Concentration Risk and Conservative Investors#
In either scenario, DJT's strategic position remains fundamentally subordinate to Trump's political standing—a structural constraint that conservative and value-oriented investors ought to weigh carefully against the retail enthusiasm that has driven DJT valuations to historically elevated levels. The absence of independent governance, diversified revenue streams, arms-length operational management, and professional institutional oversight means that DJT shareholders face concentration risk equivalent to an undiversified bet on Trump's political viability, not a stake in a resilient media company. The Epstein directive exemplifies precisely this vulnerability: a decision made in Trump's capacity as President creates material risk for DJT shareholders without corresponding benefit to the company's operations, governance, or competitive position.
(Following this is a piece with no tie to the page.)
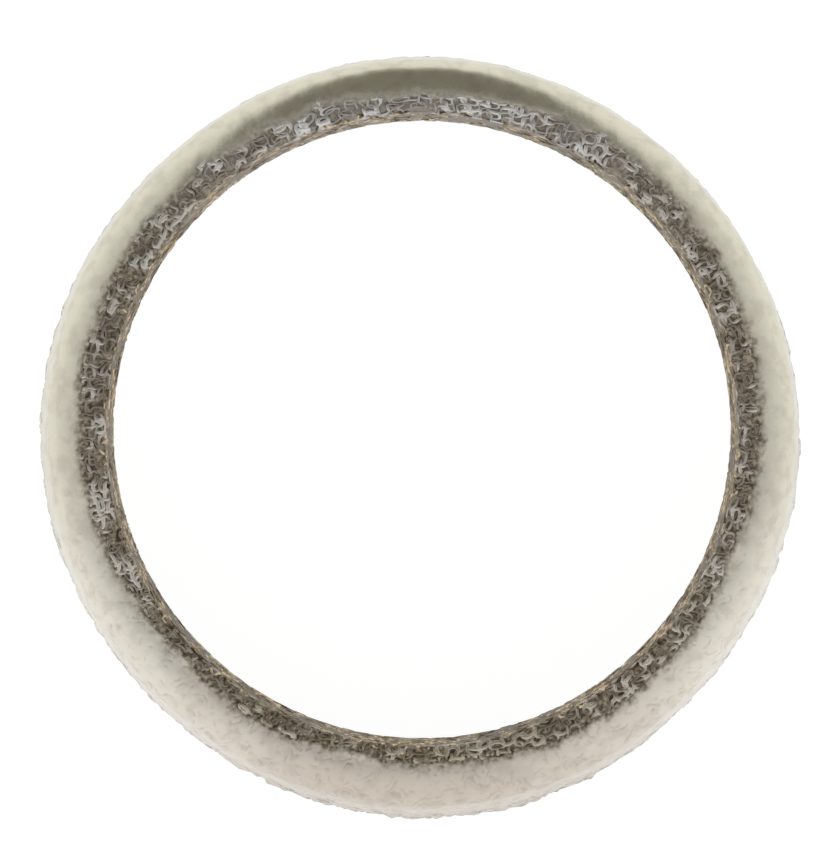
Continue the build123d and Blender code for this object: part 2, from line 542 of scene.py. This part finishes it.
def knit_wires(name, material, first, last, courses, loops, reach, seed, waves=0.12 * MM,
               bury=0.02 * MM, per_loop=15):
    """Courses of crushed knit between two distances along the section. Each wire runs round the
    ring and swings to either side of its course, doubling back a little at each turn, and random
    fields bend it and space its loops unevenly. Its top rises and dips; where it would pass the
    die's wall it is pressed to it, and what it loses in height it gains in width. Each course
    lies a hair lower than the one before, so that no two wires that cross are flush. The attribute
    rubbed is 1 where the die rubbed the wire bright and 0 where it dips out of reach."""
    random = np.random.default_rng(seed)
    course = np.arange(courses)[:, None]
    spread = random.integers(-LOOPS_MORE_OR_FEWER, LOOPS_MORE_OR_FEWER + 1, courses)
    loop_count = loops + spread[:, None]
    turn = np.linspace(0, TURN, loops * per_loop, endpoint=False)[None, :] + 0 * course
    middle = first + (last - first) * (course + 0.5) / courses + 0 * turn
    phase = loop_count * turn + random.uniform(0, TURN, courses)[:, None]
    phase = phase + DRIFT * lumps(turn, middle, DRIFT_SIZE, seed + 1)
    swing = reach * (1 + SWING_CHANGE * lumps(turn, middle, SWING_CHANGE_SIZE, seed + 2))
    turn = turn + TURN / loop_count * DOUBLING_BACK * np.sin(2 * phase)
    distance = middle + swing * np.cos(phase)
    radius = np.interp(distance, along, section_radius, period=section_length)
    turn = turn + CRUSH * lumps(turn, distance, CRUSH_SIZE, seed + 3) / radius
    distance = distance + CRUSH * lumps(turn, distance, CRUSH_SIZE, seed + 4)

    weave = WEAVE * np.cos(2 * phase + np.pi * course)
    rise = waves * (weave + layered_lumps(turn, distance, UNEVEN_LAYERS, seed)) - bury
    thickness = WIRE_DIAMETER - np.clip(rise, 0, MOST_PRESSED * WIRE_DIAMETER)
    width = WIRE_DIAMETER**2 / thickness
    wall = bare_level(turn, distance) - COURSE_DROP * course
    middle_out = wall + np.minimum(rise, 0) - thickness / 2

    step_round = radius * (np.mod(np.roll(turn, -2, 1) - np.roll(turn, 2, 1) + np.pi, TURN) - np.pi)
    step_along = np.roll(distance, -2, 1) - np.roll(distance, 2, 1)
    step = np.hypot(step_round, step_along)
    side_round, side_along = -step_along / step, step_round / step
    edge = np.linspace(0, TURN, WIRE_SIDES, endpoint=False)
    across = width[..., None] / 2 * np.cos(edge)
    points = place(
        turn[..., None] + across * (side_round / radius)[..., None],
        distance[..., None] + across * side_along[..., None],
        middle_out[..., None] + thickness[..., None] / 2 * np.sin(edge),
    )
    count = points.shape[1]
    faces = grid_faces(count, WIRE_SIDES)[None] + course[:, :, None] * count * WIRE_SIDES

    by_skin = smooth_step(1 + skin_inset(turn, distance) / RUBBED_SKIN_WIDTH) * (1 - near_front(turn))
    rubbed = smooth_step((rise + RUBBED_UNDER) / RUBBED_OVER)
    rubbed = rubbed + RUBBED_BY_SKIN * by_skin * (1 - rubbed)
    rubbed = np.repeat(rubbed[..., None], WIRE_SIDES, axis=-1)
    mesh_piece(name, points.reshape(-1, 3), faces.reshape(-1, 4), material, "bare_wire", rubbed=rubbed)


WIRE_METAL = 0.9
WIRE_ROUGHNESS = 0.42
WIRE_NOISE_DETAIL = 2.0


def drawn_wire_material(name, bright_stops, dull_stops, patch, smear=1.0, share=1.0,
                        slanting_tint="#FFFFFF"):
    """Drawn stainless wire, heat-tinted in patches of this size, which a smear above 1 draws out
    along the bore. With a share below 1 the colour also runs from the front of the ring to its
    back by place, which paints light and shade there. Satin where the die rubbed it, as the
    attribute rubbed says, and dull with filler where it dips. The last colour is that of light which
    only grazes it."""
    material, tree = empty_material(name)
    place_on_ring = add_node(tree, "ShaderNodeTexCoord").outputs["Object"]
    smeared = add_node(tree, "ShaderNodeVectorMath", [(0, place_on_ring)], [(1, (1, 1, 1 / smear))],
                       operation="MULTIPLY")
    tint = add_node(tree, "ShaderNodeTexNoise", [("Vector", smeared.outputs[0])],
                    [("Scale", 1 / patch), ("Detail", WIRE_NOISE_DETAIL)]).outputs["Fac"]
    # Painted light: the colour is moved from the front of the ring to its back by place
    if share < 1:
        tint = front_to_back(tree, place_on_ring, tint, share)
    rubbed = add_node(tree, "ShaderNodeAttribute", attribute_name="rubbed").outputs["Fac"]
    bright = add_node(tree, "ShaderNodeValToRGB", [("Fac", tint)], stops=bright_stops)
    dull = add_node(tree, "ShaderNodeValToRGB", [("Fac", tint)], stops=dull_stops)
    colour = add_node(tree, "ShaderNodeMix",
                      [("Factor", rubbed), (6, dull.outputs["Color"]), (7, bright.outputs["Color"])],
                      data_type="RGBA")
    shader = add_node(tree, "ShaderNodeBsdfPrincipled", [("Base Color", colour.outputs[2])],
                      [("Metallic", WIRE_METAL), ("Roughness", WIRE_ROUGHNESS),
                       ("Specular Tint", linear(slanting_tint))])
    add_node(tree, "ShaderNodeOutputMaterial", [("Surface", shader.outputs["BSDF"])])
    return material


# The end wire's colours run from the front of the ring to its back with painted light: painted
# shade leaves the front darker and yellower, and a painted highlight leaves the back palest. Patches
# move them by this share of the way
END_BRIGHT_PAINTED_LIGHT = [(0.05, "#C4BBA8"), (0.25, "#D6D1C6"), (0.5, "#D2CEC5"), (0.8, "#CBC6BC"), (0.95, "#E2E1DF")]
END_DULL_PAINTED_LIGHT = [(0.05, "#7E725E"), (0.25, "#91887A"), (0.5, "#8B8276"), (0.8, "#867C6D"), (0.95, "#B0ABA4")]
END_PATCH = 2.5 * MM
END_PATCH_SHARE = 0.25
END_LOOPS = 86
end_wire_material = drawn_wire_material("drawn_steel_wire", END_BRIGHT_PAINTED_LIGHT, END_DULL_PAINTED_LIGHT, END_PATCH,
                                        share=END_PATCH_SHARE)
knit_wires(
    "narrow_end_wire", end_wire_material, first=bore_end + 0.15 * MM, last=face_end + 0.6 * MM,
    courses=6, loops=END_LOOPS, reach=0.55 * MM, seed=40,
)


# Bare wire of the bore: the innermost turn of the knit, laid against the die's core pin, which
# pressed it level with the wall. Heat and graphite leave it browner than the end's wire.

BORE_BRIGHT = [(0.4, "#5E503E"), (0.48, "#A18E76"), (0.53, "#FFF2DC"), (0.62, "#E6D2B4")]
BORE_DULL = [(0.4, "#4E4232"), (0.48, "#887862"), (0.53, "#DECDB2"), (0.62, "#C0AC92")]
BORE_PATCH = 1.4 * MM
BORE_SMEAR = 4
BORE_SLANTING = "#DCC9AA"
BORE_LOOPS = 92
bore_wire_material = drawn_wire_material("heat_tinted_wire", BORE_BRIGHT, BORE_DULL, BORE_PATCH,
                                         smear=BORE_SMEAR, slanting_tint=BORE_SLANTING)
knit_wires(
    "bore_wire", bore_wire_material, first=bore_start - 0.3 * MM, last=bore_end + 0.4 * MM,
    courses=8, loops=BORE_LOOPS, reach=0.95 * MM, seed=60, waves=0.08 * MM, bury=0.03 * MM, per_loop=14,
)


# Bare wire of the wide end, which the ring rests on: the other edge of the rolled knit, crushed
# like the narrow end's wire, over a wider face.

knit_wires(
    "wide_end_wire", end_wire_material, first=corner_end + 0.3 * MM, last=base_end + 0.8 * MM,
    courses=9, loops=END_LOOPS, reach=0.5 * MM, seed=80, per_loop=13,
)


# The studio: a white table, and soft white light all round but for a dark wall high behind the
# table. Only the ring's shadow keeps the table from plain white.

TABLE_HALF = 1.5
TABLE_COLOUR = "#E8E8E6"

# How much of what is seen of the table is plain white, and its strength, which makes up for the
# darker rest
SEEN_WHITE = 0.85
SEEN_STRENGTH = 1.13


def white_table_material():
    """Matt white to light. To the camera and in reflections mostly plain white, with the shadow
    showing through the rest."""
    material, tree = empty_material("white_table")
    path = add_node(tree, "ShaderNodeLightPath")
    seen = path.outputs["Is Camera Ray"]
    for ray in ("Is Glossy Ray", "Is Transmission Ray"):
        seen = add_node(tree, "ShaderNodeMath", [(0, seen), (1, path.outputs[ray])],
                        operation="MAXIMUM").outputs[0]
    share = add_node(tree, "ShaderNodeMath", [(0, seen)], [(1, SEEN_WHITE)], operation="MULTIPLY")
    matt = add_node(tree, "ShaderNodeBsdfDiffuse", values=[("Color", linear(TABLE_COLOUR))])
    plain = add_node(tree, "ShaderNodeEmission", values=[("Strength", SEEN_STRENGTH)])
    mix = add_node(tree, "ShaderNodeMixShader",
                   [("Fac", share.outputs[0]), (1, matt.outputs[0]), (2, plain.outputs[0])])
    add_node(tree, "ShaderNodeOutputMaterial", [("Surface", mix.outputs[0])])
    return material


table_mesh = bpy.data.meshes.new("table")
table_corners = TABLE_HALF * np.array([(-1, -1, 0), (1, -1, 0), (1, 1, 0), (-1, 1, 0)])
table_mesh.from_pydata(table_corners.tolist(), [], [(0, 1, 2, 3)])
table_mesh.materials.append(white_table_material())
table = bpy.data.objects.new("table", table_mesh)
bpy.context.scene.collection.objects.link(table)

# The studio's light falls off towards a dim place overhead, and behind the table stands a dark
# wall. Each has the azimuth and elevation of its middle, and its reach sideways and up and down on
# a sphere of radius 1. The room's colours run from the middle of the dim place to its reach, and
# the wall fades out between these shares of its reach
DIM_MIDDLE, DIM_REACH = np.radians([103, 80]), (2.88, 1.12)
DIM_COLOURS = [
    (0.05, "#B1B1B1"), (0.14, "#B6B6B6"), (0.2, "#C5C5C5"), (0.3, "#D4D4D4"), (0.38, "#DEDEDE"),
    (0.5, "#E6E6E6"), (0.67, "#F0F0F0"), (0.9, "#F9F9F9"), (1.0, "#FDFDFD"),
]
WALL_MIDDLE, WALL_REACH = np.radians([90, 44]), (0.41, 0.77)
WALL_COLOUR = "#6E6A60"
WALL_FADE = (0.78, 1.2)


def studio_light():
    """White surroundings, dimmer high behind the table, with the dark wall. For each of the two,
    the distance from its middle is measured in shares of its reach."""
    world = bpy.data.worlds.new("studio")
    bpy.context.scene.world = world
    world.use_nodes = True
    tree = world.node_tree
    tree.nodes.clear()
    direction = add_node(tree, "ShaderNodeTexCoord").outputs["Generated"]
    far_out = []
    for (turn, rise), (sideways, upward) in ((DIM_MIDDLE, DIM_REACH), (WALL_MIDDLE, WALL_REACH)):
        middle = (np.cos(turn) * np.cos(rise), np.sin(turn) * np.cos(rise), np.sin(rise))
        shares = (1 / sideways, 1 / upward, 1 / upward)
        offset = add_node(tree, "ShaderNodeVectorMath", [(0, direction)], [(1, middle)],
                          operation="SUBTRACT")
        scaled = add_node(tree, "ShaderNodeVectorMath", [(0, offset.outputs[0])], [(1, shares)],
                          operation="MULTIPLY")
        length = add_node(tree, "ShaderNodeVectorMath", [(0, scaled.outputs[0])], operation="LENGTH")
        far_out.append(length.outputs["Value"])
    room = add_node(tree, "ShaderNodeValToRGB", [("Fac", far_out[0])], stops=DIM_COLOURS)
    clear = add_node(tree, "ShaderNodeMapRange", [("Value", far_out[1])],
                     [("From Min", WALL_FADE[0]), ("From Max", WALL_FADE[1])],
                     interpolation_type="SMOOTHSTEP")
    light = add_node(tree, "ShaderNodeMix",
                     [("Factor", clear.outputs["Result"]), (7, room.outputs["Color"])],
                     [(6, linear(WALL_COLOUR))], data_type="RGBA")
    background = add_node(tree, "ShaderNodeBackground", [("Color", light.outputs[2])])
    add_node(tree, "ShaderNodeOutputWorld", [("Surface", background.outputs[0])])


studio_light()


# The camera looks straight down the bore. Its distance shows as much of the bore's wall as the
# photo does, and its lens and place put the bore where the photo has it.

FRAME_SIZE = (840, 850)
BORE_CENTRE = (422.0, 429.6)
BORE_PIXELS = 307.6
CAMERA_HEIGHT = 520 * MM
SENSOR_WIDTH = 36.0
NEAREST_SEEN, FARTHEST_SEEN = 0.01, 10.0
camera_data = bpy.data.cameras.new("camera")
camera = bpy.data.objects.new("camera", camera_data)
bpy.context.scene.collection.objects.link(camera)
pixels_per_metre = BORE_PIXELS / bore_radius
camera_data.sensor_width = SENSOR_WIDTH
camera_data.lens = pixels_per_metre * CAMERA_HEIGHT / max(FRAME_SIZE) * SENSOR_WIDTH
camera.location = (
    (FRAME_SIZE[0] / 2 - BORE_CENTRE[0]) / pixels_per_metre,
    (BORE_CENTRE[1] - FRAME_SIZE[1] / 2) / pixels_per_metre,
    CAMERA_HEIGHT,
)
camera_data.clip_start = NEAREST_SEEN
camera_data.clip_end = FARTHEST_SEEN
bpy.context.scene.camera = camera
bpy.context.scene.view_settings.view_transform = "Standard"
Institutional investors evaluating DJT as a potential holding should recognize that the company represents a proxy for Trump's political fortunes rather than a diversified media business. The recent announcement of congressional action to compel disclosure of Justice Department Epstein materials creates a timeline risk that institutional investors ought to monitor closely. Should the disclosed materials establish credible grounds for questioning Trump's accounts of his knowledge of Epstein's trafficking, or should legal and political pressure on Trump intensify, DJT shareholders could face rapid and severe valuation reassessment. The governance structures that protect shareholders of traditional media companies—independent boards, professional management, revenue diversification—are absent at DJT. In their place stands a maximally concentrated governance structure whose resilience depends entirely on Trump's continued political standing and legal viability.